Gather up every line that includes the string "joints".

┌──

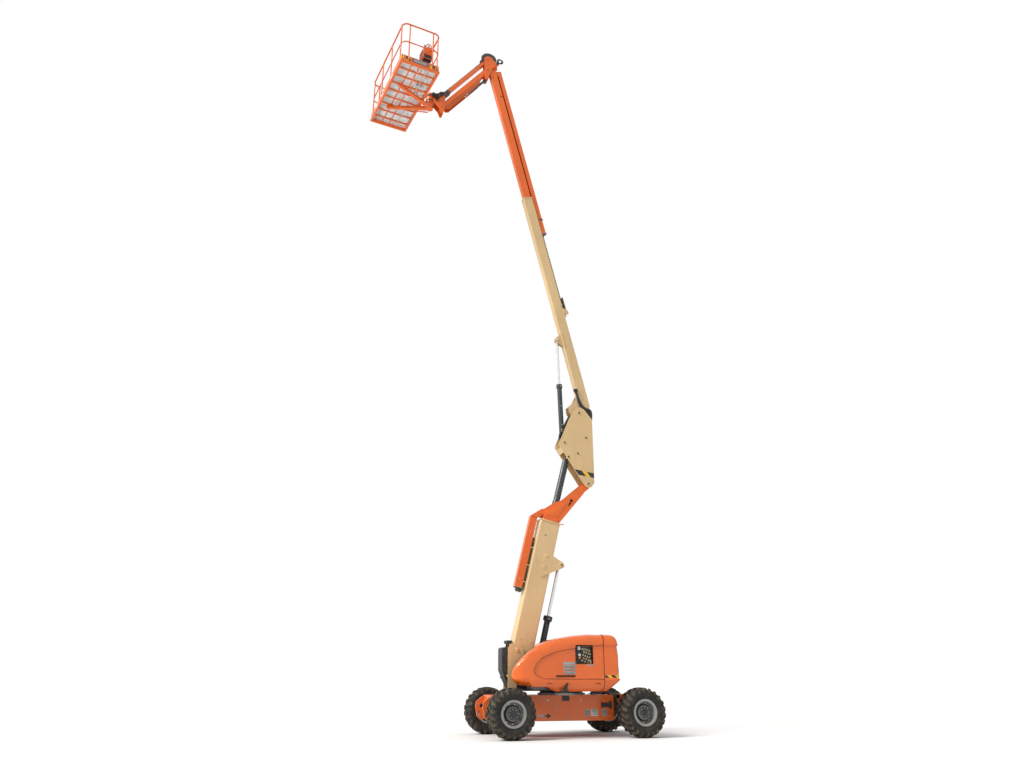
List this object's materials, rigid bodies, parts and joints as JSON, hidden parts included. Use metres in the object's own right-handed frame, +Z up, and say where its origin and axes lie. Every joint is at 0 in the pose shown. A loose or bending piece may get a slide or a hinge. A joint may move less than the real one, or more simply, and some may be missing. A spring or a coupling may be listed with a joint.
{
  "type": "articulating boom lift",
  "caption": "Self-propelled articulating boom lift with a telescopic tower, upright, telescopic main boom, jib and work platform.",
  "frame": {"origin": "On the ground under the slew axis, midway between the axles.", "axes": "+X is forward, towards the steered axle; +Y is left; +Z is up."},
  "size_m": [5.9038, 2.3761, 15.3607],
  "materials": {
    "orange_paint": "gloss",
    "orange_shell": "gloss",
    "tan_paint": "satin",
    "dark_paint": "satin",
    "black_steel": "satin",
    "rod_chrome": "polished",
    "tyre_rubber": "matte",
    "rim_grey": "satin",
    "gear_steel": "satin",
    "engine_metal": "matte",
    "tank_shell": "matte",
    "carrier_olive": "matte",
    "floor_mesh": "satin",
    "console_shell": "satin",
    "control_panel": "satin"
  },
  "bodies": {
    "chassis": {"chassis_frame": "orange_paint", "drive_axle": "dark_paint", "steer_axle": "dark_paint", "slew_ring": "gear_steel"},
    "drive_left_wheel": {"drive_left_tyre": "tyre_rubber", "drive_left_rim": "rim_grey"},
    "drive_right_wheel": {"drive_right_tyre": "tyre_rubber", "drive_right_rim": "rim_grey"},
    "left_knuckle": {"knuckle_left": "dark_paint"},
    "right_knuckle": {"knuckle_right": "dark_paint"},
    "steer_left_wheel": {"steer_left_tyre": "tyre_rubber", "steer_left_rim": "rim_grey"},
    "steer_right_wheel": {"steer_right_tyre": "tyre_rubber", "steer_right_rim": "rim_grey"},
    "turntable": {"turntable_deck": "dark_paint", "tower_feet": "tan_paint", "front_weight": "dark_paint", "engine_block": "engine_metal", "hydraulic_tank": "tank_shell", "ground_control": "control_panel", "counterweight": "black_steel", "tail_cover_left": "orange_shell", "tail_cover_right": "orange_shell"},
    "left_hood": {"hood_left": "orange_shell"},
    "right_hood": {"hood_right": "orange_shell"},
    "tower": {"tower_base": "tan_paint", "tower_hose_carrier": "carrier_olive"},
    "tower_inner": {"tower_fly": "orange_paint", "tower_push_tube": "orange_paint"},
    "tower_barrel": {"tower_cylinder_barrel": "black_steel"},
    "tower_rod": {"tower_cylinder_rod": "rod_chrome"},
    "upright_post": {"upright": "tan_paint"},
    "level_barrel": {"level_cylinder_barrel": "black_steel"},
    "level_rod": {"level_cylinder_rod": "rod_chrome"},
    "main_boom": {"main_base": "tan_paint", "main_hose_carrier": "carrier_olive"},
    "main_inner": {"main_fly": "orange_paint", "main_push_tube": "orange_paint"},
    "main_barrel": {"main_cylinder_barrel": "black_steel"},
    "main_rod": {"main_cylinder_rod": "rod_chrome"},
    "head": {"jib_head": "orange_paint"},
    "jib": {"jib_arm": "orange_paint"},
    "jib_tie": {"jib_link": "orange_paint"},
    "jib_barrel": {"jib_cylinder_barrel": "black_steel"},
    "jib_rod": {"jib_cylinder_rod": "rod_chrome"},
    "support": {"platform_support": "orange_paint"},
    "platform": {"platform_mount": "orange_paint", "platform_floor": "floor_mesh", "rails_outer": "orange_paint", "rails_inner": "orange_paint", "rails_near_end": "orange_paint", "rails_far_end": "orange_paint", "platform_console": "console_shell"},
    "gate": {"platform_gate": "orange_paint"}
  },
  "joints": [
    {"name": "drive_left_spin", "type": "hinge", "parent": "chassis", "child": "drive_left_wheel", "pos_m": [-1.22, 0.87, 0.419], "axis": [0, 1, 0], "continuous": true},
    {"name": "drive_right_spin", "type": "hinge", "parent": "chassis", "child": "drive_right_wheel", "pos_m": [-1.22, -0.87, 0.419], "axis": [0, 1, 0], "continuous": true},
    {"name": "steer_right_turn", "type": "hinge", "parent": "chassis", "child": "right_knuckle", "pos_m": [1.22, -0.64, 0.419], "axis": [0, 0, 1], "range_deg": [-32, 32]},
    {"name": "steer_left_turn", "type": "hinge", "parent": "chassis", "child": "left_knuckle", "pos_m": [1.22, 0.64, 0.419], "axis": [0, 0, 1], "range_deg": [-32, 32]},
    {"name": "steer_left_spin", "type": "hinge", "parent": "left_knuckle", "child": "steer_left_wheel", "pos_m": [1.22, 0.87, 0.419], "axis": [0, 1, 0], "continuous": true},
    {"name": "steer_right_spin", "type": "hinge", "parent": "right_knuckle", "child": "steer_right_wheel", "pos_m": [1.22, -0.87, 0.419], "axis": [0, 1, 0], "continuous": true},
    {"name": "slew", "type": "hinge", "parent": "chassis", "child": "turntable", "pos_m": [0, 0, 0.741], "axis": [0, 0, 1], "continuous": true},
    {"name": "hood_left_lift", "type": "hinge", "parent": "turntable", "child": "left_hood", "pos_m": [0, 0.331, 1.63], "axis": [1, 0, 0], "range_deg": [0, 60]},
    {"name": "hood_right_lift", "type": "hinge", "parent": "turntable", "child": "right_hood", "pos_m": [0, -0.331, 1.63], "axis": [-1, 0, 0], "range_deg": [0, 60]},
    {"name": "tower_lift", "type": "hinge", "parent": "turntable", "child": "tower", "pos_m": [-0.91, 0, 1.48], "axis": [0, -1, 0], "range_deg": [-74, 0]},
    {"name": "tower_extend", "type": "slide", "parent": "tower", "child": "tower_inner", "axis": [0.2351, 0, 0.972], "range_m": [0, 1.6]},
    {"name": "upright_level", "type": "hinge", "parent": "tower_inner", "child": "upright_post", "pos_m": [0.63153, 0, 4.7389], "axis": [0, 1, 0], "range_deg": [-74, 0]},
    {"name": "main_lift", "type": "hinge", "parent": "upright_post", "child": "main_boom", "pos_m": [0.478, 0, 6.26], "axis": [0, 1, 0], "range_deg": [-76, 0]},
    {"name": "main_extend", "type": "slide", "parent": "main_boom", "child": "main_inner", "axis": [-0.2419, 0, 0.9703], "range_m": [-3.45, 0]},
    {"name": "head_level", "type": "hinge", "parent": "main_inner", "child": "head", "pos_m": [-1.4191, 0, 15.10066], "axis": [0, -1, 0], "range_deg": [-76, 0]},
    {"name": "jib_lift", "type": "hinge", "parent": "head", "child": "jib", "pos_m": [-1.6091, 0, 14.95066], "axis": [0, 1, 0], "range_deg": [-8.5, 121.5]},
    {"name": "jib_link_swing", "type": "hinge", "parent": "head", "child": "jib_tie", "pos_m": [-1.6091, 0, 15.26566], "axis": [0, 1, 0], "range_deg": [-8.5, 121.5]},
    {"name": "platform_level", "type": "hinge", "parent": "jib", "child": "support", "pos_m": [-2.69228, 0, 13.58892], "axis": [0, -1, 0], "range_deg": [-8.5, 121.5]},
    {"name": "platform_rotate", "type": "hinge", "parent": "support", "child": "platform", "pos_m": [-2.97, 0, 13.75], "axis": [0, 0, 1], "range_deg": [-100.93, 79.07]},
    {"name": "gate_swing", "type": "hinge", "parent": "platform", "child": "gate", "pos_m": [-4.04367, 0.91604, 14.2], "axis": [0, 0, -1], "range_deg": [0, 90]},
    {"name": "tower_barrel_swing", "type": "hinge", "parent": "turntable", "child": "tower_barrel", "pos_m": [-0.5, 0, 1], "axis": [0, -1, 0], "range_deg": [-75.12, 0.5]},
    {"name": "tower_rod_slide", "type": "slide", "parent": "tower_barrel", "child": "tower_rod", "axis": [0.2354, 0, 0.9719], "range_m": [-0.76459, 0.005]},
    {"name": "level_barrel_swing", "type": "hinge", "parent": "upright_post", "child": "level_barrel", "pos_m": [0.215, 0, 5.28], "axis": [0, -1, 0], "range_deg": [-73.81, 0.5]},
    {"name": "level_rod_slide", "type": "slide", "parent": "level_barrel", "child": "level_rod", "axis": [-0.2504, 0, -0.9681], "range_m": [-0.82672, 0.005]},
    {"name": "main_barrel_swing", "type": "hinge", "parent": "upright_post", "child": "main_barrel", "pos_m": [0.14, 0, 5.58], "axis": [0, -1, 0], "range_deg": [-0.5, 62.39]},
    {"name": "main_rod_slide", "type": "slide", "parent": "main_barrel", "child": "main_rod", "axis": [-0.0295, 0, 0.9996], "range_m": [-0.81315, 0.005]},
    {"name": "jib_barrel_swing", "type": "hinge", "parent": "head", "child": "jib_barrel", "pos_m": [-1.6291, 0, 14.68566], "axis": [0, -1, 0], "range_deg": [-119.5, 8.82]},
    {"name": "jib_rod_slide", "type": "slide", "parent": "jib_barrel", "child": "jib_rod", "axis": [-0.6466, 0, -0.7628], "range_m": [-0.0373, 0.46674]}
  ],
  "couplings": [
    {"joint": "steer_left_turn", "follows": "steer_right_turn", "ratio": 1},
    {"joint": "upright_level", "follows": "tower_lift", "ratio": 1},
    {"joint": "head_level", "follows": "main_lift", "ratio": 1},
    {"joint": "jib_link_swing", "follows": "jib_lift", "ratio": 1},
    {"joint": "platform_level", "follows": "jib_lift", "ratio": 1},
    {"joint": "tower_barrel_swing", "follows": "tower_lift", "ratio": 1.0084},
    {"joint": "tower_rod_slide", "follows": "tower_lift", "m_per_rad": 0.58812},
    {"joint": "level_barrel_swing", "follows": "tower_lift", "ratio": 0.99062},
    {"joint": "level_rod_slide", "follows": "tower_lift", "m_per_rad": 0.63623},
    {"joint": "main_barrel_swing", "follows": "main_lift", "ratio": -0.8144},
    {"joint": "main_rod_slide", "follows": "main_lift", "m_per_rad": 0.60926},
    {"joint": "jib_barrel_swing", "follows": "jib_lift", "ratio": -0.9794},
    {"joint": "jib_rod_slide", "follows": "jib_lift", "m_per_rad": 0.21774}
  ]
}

└──

[Response]
List this object's materials, rigid bodies, parts and joints as JSON, hidden parts included. Use metres in the object's own right-handed frame, +Z up, and say where its origin and axes lie. Every joint is at 0 in the pose shown. A loose or bending piece may get a slide or a hinge. A joint may move less than the real one, or more simply, and some may be missing. A spring or a coupling may be listed with a joint.
  "joints": [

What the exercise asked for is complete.